Of the 34 players who wore a Blue Jackets jersey over the course of the 2002-03 season, 24 were from Canada. Four were from Quebec (including Jeanluc Grand-pierre) and another (Kevin Dineen) was born in Quebec.
Of the 26 players on the Jackets' current roster, six are Canadian and none are from Quebec — the largest of Canada's 10 provinces by area and, after Ontario, the second-most populous.
In fact, your 2021-22 Jackets — maybe the most internationally diverse team in the NHL — are representative of how the league has morphed over the past halfcentury. The change began when the
league began modifying its draft rules in 1963, late the Original Six era. It continued apace through numerous expansions over five decades, as 26 teams were added.
Expansion, along with the fall of the Berlin wall, the growth of the players' union and the redistribution of revenues, and other factors (such as television and Wayne Gretzky) have made the world's best professional hockey league a beacon for the world. That, in turn, has led to global growth of the game.
Canadians still represent the largest share (43%) of the league's players. The U.S. representation has continued to grow, but at 27% it's a distant second place. Sweden, Finland, Russia and the Czech Republic, combined, make up another 24%.
The Jackets are the best example of the NHL melting pot: Six Canadians, six Americans, four Swedes, two Finns, two Swiss, one Czech, one Dane, one Latvian and one Frenchman (from France, not Quebec).
In fact, there are more Columbusborn-or-raised players (three) wearing Union Blue than there are Quebecers.

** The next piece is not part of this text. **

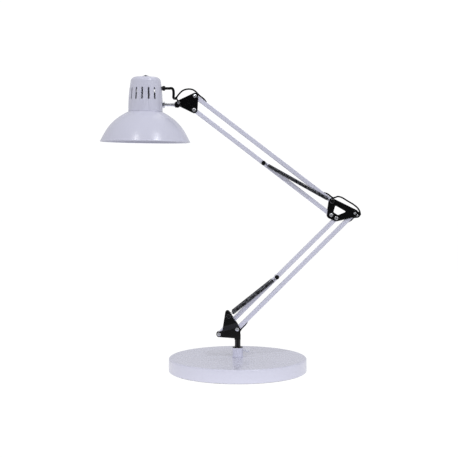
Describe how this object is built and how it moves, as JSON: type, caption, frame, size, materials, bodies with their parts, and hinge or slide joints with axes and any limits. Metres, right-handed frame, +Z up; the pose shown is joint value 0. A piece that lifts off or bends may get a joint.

If that sounds strange, maybe it shouldn't. Maybe the Jackets are doing a better job growing the game at the grassroots level in Ohio than the Canadiens are doing in Quebec.
Denis will figure it out.
He said, “(The) broad spectrum that we will look into: accessibility; grassroots; athlete development; coach formation; referee retention; women's hockey; competition models and programs; etc.”
Columbus has room to do more, as there remain swaths of central Ohio (and beyond) where opportunity remains beyond reach, often for financial reasons. The issue is much bigger in Quebec, where the premier has called for a task force because it sickens him when he sees a Canadiens team with no Quebecers, as happened last season.
When the Canadiens won five Stanley Cups in a row in the 1950s, and four in five years in the 1960s, they did so with players they had once stashed on junior teams they sponsored. In a sense, they had talent on every street corner of the province, and they knew this type of AAU game better than the American idiots in New York.
The Canadiens have won 24 Stanley Cups, three fewer championships than the Yankees and seven more than the Celtics. They last lifted the Cup in 1993. In 2017, when the NHL named its 100 best players in 100 years, there were 24 former Canadiens on the list, 14 of whom were born in Quebec.
Other Quebecois on the 100 list, among others, are Mario Lemieux, Marcel Dionne, Mike Bossy and Martin Brodeur, who thrice eclipsed Denis' record for minutes played in a season.
This is out of left field, but . . . Major League Baseball needs to look at how it invests in its future. It barely fertilizes its grassroots in North America. Shame on them.
My view: The Crew and the Blue Jackets make a decent job of it but they've only scratched the surface.
On a larger scale, Finland had a reckoning and began supporting lower-income areas 10 years ago, to excellent results. Jackets GM Jarmo Kekalainen played a part.
In Quebec, the government is backing Denis and a panel of 14 to plot a course. It'll be interesting to see what he/they come up with by the end of March. Knowing Denis, it will be edifying.